GBP/USD is currently located at 1.2211, having gone as high as 1.2522 in late October, and Brexit headlines will likely extend the Pound's weakness whilst the U.S. Dollar could strengthen from a variety of short-term drivers.
The main reason for expecting the Pound to weaken is that the UK government is taking an increasingly hardline in Brexit negotiations with Brussels and this is raising the probabilities of a 'nob deal' exit.
This is reflected in Downing Street's recent admission following a phone call between Prime Minister Boris Johnson German Chancellor Angela Merkel that a deal was now almost “impossible”.
The previous base-case scenario at ACY Securities was of an extension followed by a general election; both of which were seen as inconclusive but mildly positive for Sterling.
But Johnson’s increasingly trenchant stance suggests a heightened risk of a hard-Brexit, perhaps even on October 31, with a negative outcome for Sterling.
“Bottom line, a UK election is still possible, but a hard exit seems more likely now that we are only (22) days away from the October 31 deadline. This all equals Sell the GBP and play against the USD or Yen,” says Sandiford.
The U.S. Dollar side of the pair, meanwhile, is seen as potentially rising from a combination of three possible sources.
The first is that inflation data out on Thursday at 13.30 BST could be higher than expected, and this could lead to expectations the Federal Reserve might hold off from cutting interest rates as soon as the market is expecting.
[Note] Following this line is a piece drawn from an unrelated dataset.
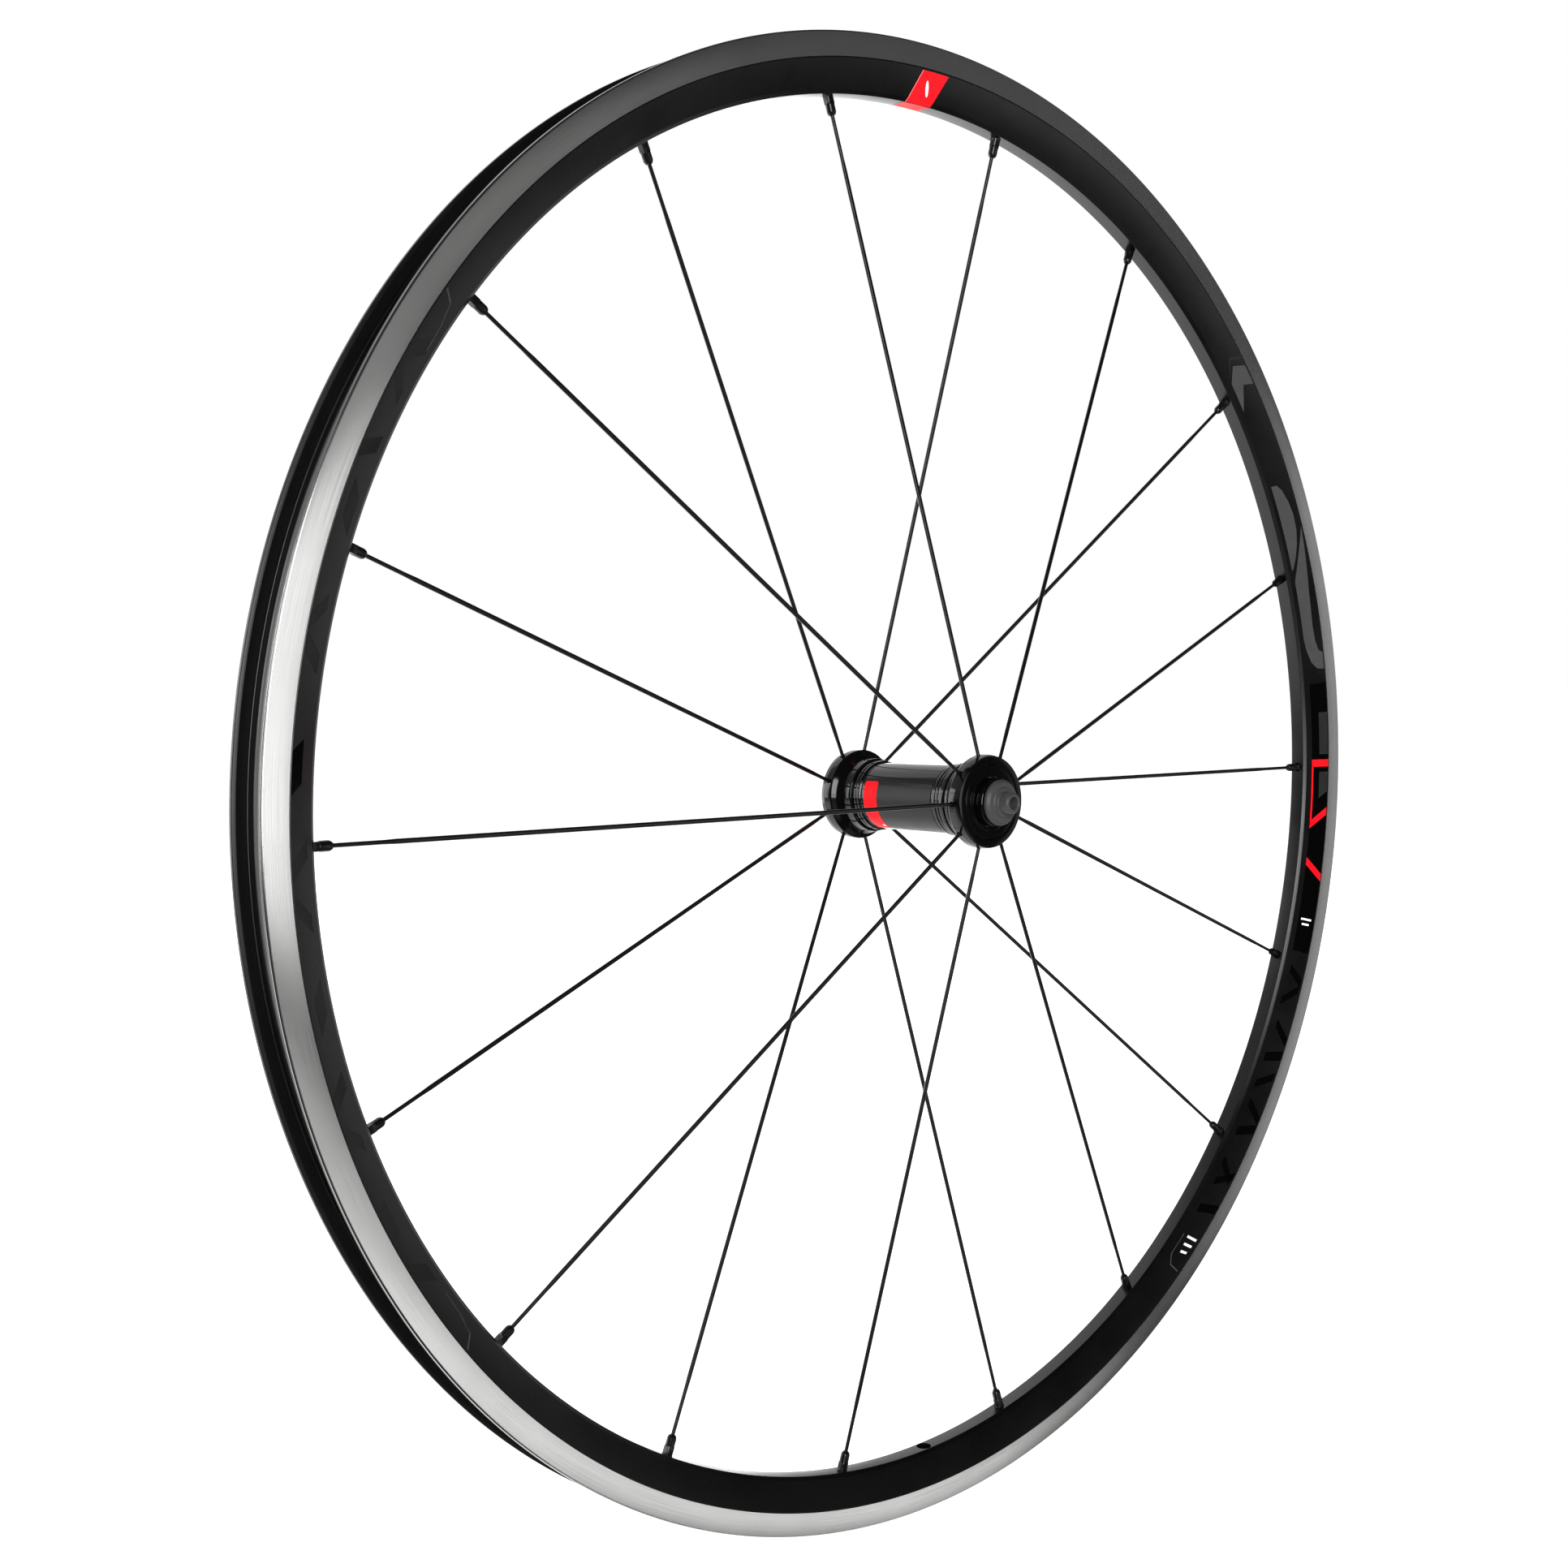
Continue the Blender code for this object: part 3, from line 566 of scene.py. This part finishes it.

Lower interest rates weaken the Dollar as they make the U.S. a less attractive place for investors to park their money, reducing net inflows. So, holding off from making another rate cut would help support the currency.
The second factor is that trade talks between the U.S. and China starting on Thursday might yield a small ‘win’. Although Sandiford does not state what form this might take other analysts have suggested the U.S. may extend the October 15 deadline for the imposition of higher 30% tariffs on $250bn of Chinese imports, currently tariffed at 25%.
The third factor which could boost USD is that the minutes of the September Fed meeting, out on Wednesday at 19.00 BST, may reveal a more optimistic outlook.
This, however, may now be less likely after Fed official Charles Evans said he wouldn't mind another rate cut yesterday, Tuesday 9. Although Evans is a known dove his comments represented a more unequivocally dovish stance than before and come as markets grow more pessimistic about the U.S. economy.
Based on the analysis, Sandiford forecasts GBP/USD to weaken to a target at 1.2000 and advocates the placing of a stop-loss order at 1.2400 in case the rate goes the other way.